I am an Assistant Professor of TESOL and Bilingual Education in the School of Teacher Education at the University of Rhode Island. I have spent my career working with multilingual learners and their teachers, first as an elementary and secondary English teacher (in Indiana, Texas, Illinois, and Chile) and now as a teacher educator and educational researcher. In my teaching, research, and service, I am committed to cultivating more critically-oriented, affirming, and inclusive learning spaces for multilingual students, particularly in/through bilingual education.
My research explores the language and literacy learning experiences of elementary emergent bilingual students. I am particularly interested in understanding how young learners make sense of be(com)ing bilingual at school and the role of translanguaging pedagogies in cultivating more equity-oriented and dynamic spaces for language learning. My work is ethnographic, classroom-based, discourse analytic, and partnership-oriented.

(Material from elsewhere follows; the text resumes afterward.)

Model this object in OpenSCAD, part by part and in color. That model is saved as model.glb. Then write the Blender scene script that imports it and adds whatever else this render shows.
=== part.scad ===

I completed my Ph.D. in Curriculum and Instruction with an emphasis on ESL / Bilingual Education at the University of Wisconsin-Madison in 2018. Following my Ph.D., I completed a three-year postdoctoral fellowship with the Department of Equity, Bilingualism, and Biliteracy (EBB) in the School of Education at the University of Colorado-Boulder. In this role, I co-led a team of researchers exploring how a functional/genre-based approach to language could support teachers in designing more meaningful writing instruction for bilingual learners. After CU-Boulder, I worked as an Assistant Professor of Culturally and Linguistically Diverse Education (CLD) at the University of Northern Colorado, where I also served as the undergraduate CLD program coordinator. I began working in my current role at the University of Rhode Island in August 2022.